Resource and code help: Python 3 Text Processing with NLTK 3 Cookbook, Jacob Perkins


Imports and connect to database


In [3]:
#imports and query mongodb

import json
import pymongo 
from bson import json_util # From  pymongo
import numpy as np
import pandas as pd
from datetime import datetime
from nltk.tokenize import word_tokenize

mdb = pymongo.MongoClient('mongodb://10.208.160.157')
db = mdb.ferguson
tweets = db.tweets
aug_tweets = db.tweets_aug

Obtain and prepare training data

Specific users were chosen to train the classifier. The users were chosen based on the the content of their tweets. To be chosen for the training set, the majority of the user's Ferguson related content needed to be clearly 'pro-protester' or 'pro-police', and the user's tweets should not consist of primarily retweets.


In [4]:
#queries the database for the user's tweets and creates a dataframe for the user

def getTweetsAndLabel(name, label):
    tweet_fields = ['id', '_iso_created_at', 'text' ]
    user = tweets.find({"user.screen_name": name}, fields = tweet_fields).sort([("_iso_created_at", -1 )])
    df = pd.DataFrame(list(user), columns = tweet_fields)
    df['label'] = label
    return df

A dataframe is generated with the tweets of each user, and each tweet is given a label based on whether that users is 'pro-protester' or 'pro-police'.

Dataframes for pro-protester users: 'p'


In [5]:
deray_df = getTweetsAndLabel('deray', 'p')

In [6]:
big6domino_df = getTweetsAndLabel('Big6domino', 'p')

In [7]:
wesleylowery_df = getTweetsAndLabel('WesleyLowery', 'p')

In [8]:
plussone_df = getTweetsAndLabel('plussone', 'p')

In [9]:
jsanbower_df = getTweetsAndLabel('JSanbower', 'p')

In [10]:
est_laced_up_df = getTweetsAndLabel('EST_Laced_Up', 'p')

In [11]:
lisaarmstrong_df = getTweetsAndLabel('LisaArmstrong', 'p')

In [12]:
judsontwit_df = getTweetsAndLabel('judsontwit', 'p')

In [13]:
#combine all pro-protester user dataframes
prot = [deray_df, big6domino_df, wesleylowery_df, plussone_df, est_laced_up_df, judsontwit_df, jsanbower_df, lisaarmstrong_df]
prot_df = pd.concat(prot)
len(prot_df)


Out[13]:
7215

Dataframes for pro-police users: 'c'


In [14]:
hotnostrilsrfun_df = getTweetsAndLabel('HotNostrilsrFun', 'c')

In [15]:
rburg63_df = getTweetsAndLabel('rburg63', 'c')

In [16]:
msully65_df = getTweetsAndLabel('msully65', 'c')

In [17]:
anna12061_df = getTweetsAndLabel('anna12061', 'c')

In [18]:
scrufey21_df = getTweetsAndLabel('Scrufey21', 'c')

In [19]:
jake_bradford88_df = getTweetsAndLabel('jake_bradford88', 'c')

In [20]:
johncardillo_df = getTweetsAndLabel('johncardillo', 'c')

In [21]:
#combine all pro-police dataframes
pol = [hotnostrilsrfun_df, rburg63_df, msully65_df, anna12061_df, scrufey21_df, jake_bradford88_df, johncardillo_df]
pol_df = pd.concat(pol)
len(pol_df)


Out[21]:
5884

In [22]:
#combine pro-protester and pro-police dataframes
users_df = []
df_all = pd.concat([prot_df, pol_df]).reset_index(drop = True)
len(df_all)


Out[22]:
13099

Check the balance of the data set.


In [28]:
print "Pro-protestor tweets make up {0:.0f}% of the labeled data set.".format((len(prot_df)*1.0 / len(df_all))*100)
print "Pro-police tweets make up {0:.0f}% of the labeled data set.".format((len(pol_df)*1.0 / len(df_all))*100)

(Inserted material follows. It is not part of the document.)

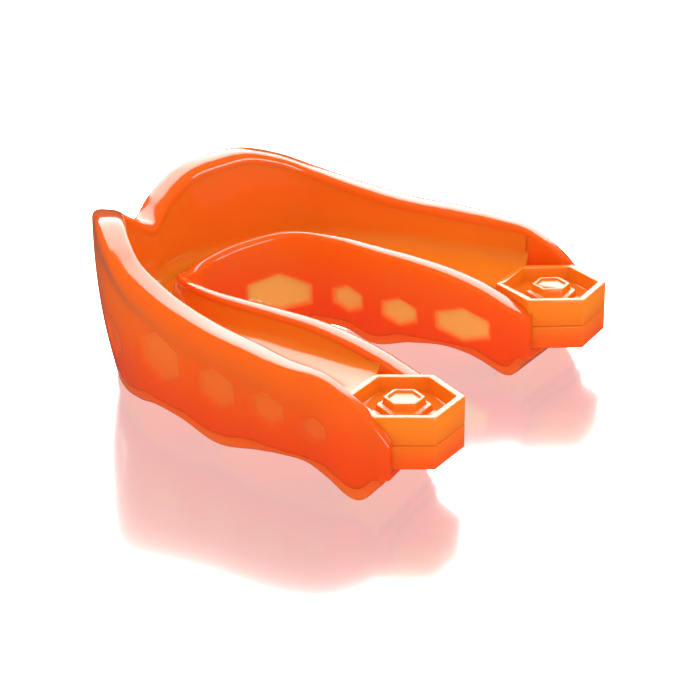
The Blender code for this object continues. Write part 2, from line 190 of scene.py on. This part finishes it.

Pro-protestor tweets make up 55% of the labeled data set.
Pro-police tweets make up 45% of the labeled data set.

Prepare the text

The text was prepared for training using the following steps:

  • tokenize tweets to words
  • convert words to lowercase
  • remove standard NLTK stop words, as these common words are not useful for classification
  • remove custom stop words, such as http, as these words are not useful for classification
  • remove words with length less than 2, as these words are not useful for classification
  • remove numbers, as they are not useful for classification-
  • include the 10 most common bigrams which were determing using the chi-square test

Note that many of these steps could be optimized further. For instance, more or less bigrams could be used, more stop words could be added, and the analysis could be restricted to a specific number of most important words. However, the accuracy of the classifier was high enough that further optimization of the text processing was not necessary.


In [30]:
#prepare text using steps described above
def prepText(df):
    #get the NLTK english stop words
    from nltk.corpus import stopwords
    english_stops = set(stopwords.words('english'))
    from nltk.collocations import BigramCollocationFinder
    from nltk.metrics import BigramAssocMeasures

    for i in range (0, len(df)):
        
        words = word_tokenize(df.loc[i, 'text'])
        words = [w.lower() for w in words]
        
        custom_stops = ['http', 'https', '...', 'amp']
        
        words = [word for word in words  if word not in english_stops and len(word) > 2 and word not in custom_stops and word.isalpha()]
        
        bigram_finder = BigramCollocationFinder.from_words(words)
        bigrams = bigram_finder.nbest(BigramAssocMeasures.chi_sq, 10)
    
        words = (words + bigrams)
        
        #put the word list into the correct format for the classifier 
        words_dict = {word: True for word in words}     
        df.loc[i, 'train data'] = ''.join(str(words_dict))
    return df

Use parallel computing for text preparation

IPython parallel computing was used to make the text prepartion operation faster.


In [38]:
#set up parallel computing and confirm number of engines

from IPython import parallel

#make sure to enter the correct profile
clients = parallel.Client(profile='nbserver')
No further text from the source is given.